Brigadier General John Hunt Morgan was one of the Confederacy’s most colorful and successful cavaliers and raiders. His exploits earned him a reputation for audacity and creativity that took him deep behind federal lines – the farthest north a Confederate force ever penetrated during the Civil War.
Morgan grew up in Kentucky, attended college in Lexington briefly, but left to serve in the the Mexican War under Zachary Taylor. He distinguished himself at the Battle of Buena Vista. After the war Morgan became a very successful businessman and equipped a militia company, “Lexington Rifles,” with his own money.
He joined the Confederate army and quickly moved up the ranks in the cavalry. He fought at Shiloh and then served under General Bragg in Tennessee. Soon he became famous for his swift and daring raids that characterized many Confederate cavalry leaders during the war.
Morgan, “The Thunderbolt of the Confederacy,” made spectacular raids on Union-held territory. Starting in the summer of 1862, he and 900 cavaliers set out on a thousand mile ride through Kentucky. “Morgan’s Raiders,” traveling light and living off the land, wreaked havoc on the Union. They destroyed railroad and telegraph lines, seized horses and massive amounts of supplies, and captured hundreds of Yankee soldiers. By December 1862, these raids had successfully diverted some 20,000 Union troops to secure supply lines and communications networks.
But his most ambitious and dramatic raid occurred a year later after the battles of Vicksburg and Gettysburg. Morgan with 2,400 men, going beyond his authorization, crossed the Ohio and rode hundreds of miles along the river, terrorizing Federals in southern Indiana and Ohio. On their way back to Kentucky, Union troops under General Hobson blocked their passage, and captured Morgan and his raiders.
It was July when Morgan and his officers found themselves prisoners in the Ohio State Penitentiary. But by November the men successfully dug and tunneled their way out of the prison and escaped back to the South to return to the Confederate lines.

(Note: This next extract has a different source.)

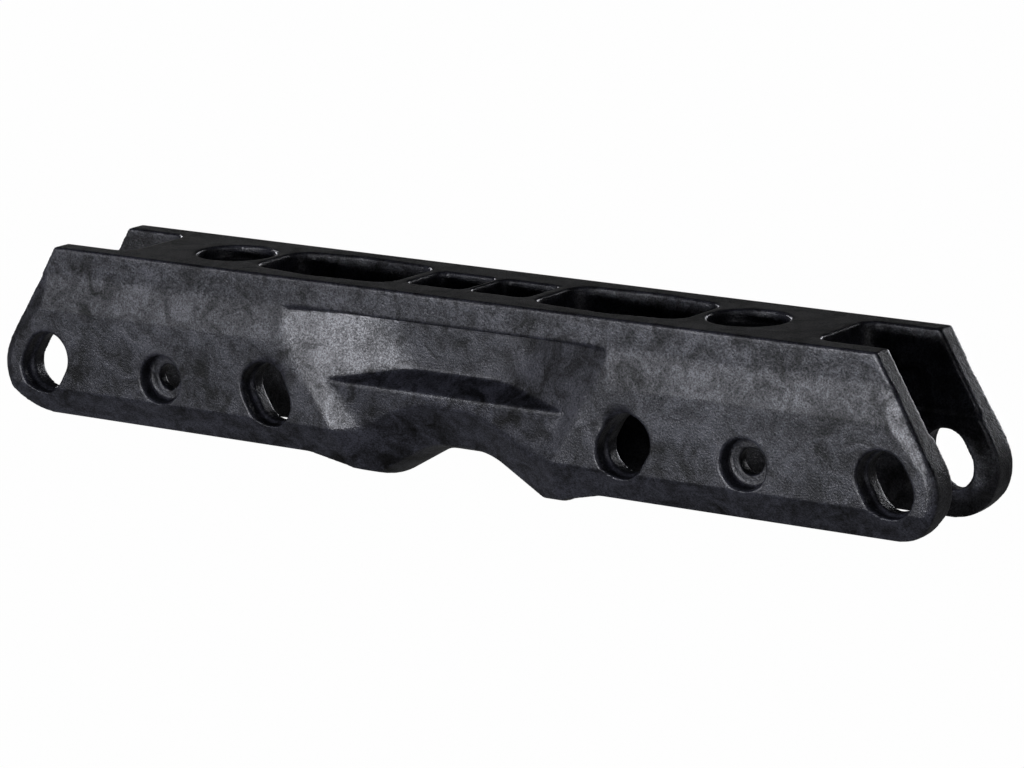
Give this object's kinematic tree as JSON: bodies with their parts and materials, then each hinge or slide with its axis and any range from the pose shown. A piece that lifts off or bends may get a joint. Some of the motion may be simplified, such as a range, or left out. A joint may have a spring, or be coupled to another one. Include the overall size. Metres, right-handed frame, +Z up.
{
  "type": "inline skate frame",
  "caption": "Moulded inline skate frame with a boot deck, tilted axle slots, cross holes, a grind scoop and a bottom arch.",
  "frame": {"origin": "on the ground plane under the middle of the frame, at the height of the foot tips", "axes": "+X along the skate towards the front, +Y across it, +Z up to the boot"},
  "size_m": [0.2986, 0.043, 0.0548],
  "materials": {
    "moulded_plastic": "black glass-filled moulding with faint flow clouds and a satin sheen",
    "zinc_steel": "zinc-plated steel",
    "dark_steel": "black oxide steel"
  },
  "bodies": {
    "frame": {"frame_body": "moulded_plastic"},
    "front_plate": {"front_mount_plate": "zinc_steel"},
    "rear_plate": {"rear_mount_plate": "zinc_steel"},
    "front_bolt": {"front_mount_bolt": "dark_steel"},
    "rear_bolt": {"rear_mount_bolt": "dark_steel"}
  },
  "joints": [
    {"name": "front_plate_slide", "type": "slide", "parent": "frame", "child": "front_plate", "axis": [1, 0, 0], "range_m": [-0.0035, 0.0035]},
    {"name": "front_bolt_slide", "type": "slide", "parent": "front_plate", "child": "front_bolt", "axis": [0, 0, 1], "range_m": [0, 0.01]},
    {"name": "rear_plate_slide", "type": "slide", "parent": "frame", "child": "rear_plate", "axis": [1, 0, 0], "range_m": [-0.0035, 0.0035]},
    {"name": "rear_bolt_slide", "type": "slide", "parent": "rear_plate", "child": "rear_bolt", "axis": [0, 0, 1], "range_m": [0, 0.01]}
  ]
}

Soon Morgan received a new appointment as head of the Department of Southwestern Virginia. As he was making plans for his next attack in September of 1884, Yankees made a surprise attack on his camp. A Union private, who reportedly had once served under Morgan, shot and killed the General.
General John Hunt Morgan, with his colorful and perhaps controversial reputation, is often included among leaders such as John S. Mosby, Jeb Stuart, and Nathan Bedford Forrest as an example of the superior fighting qualities of the Southern cavalryman.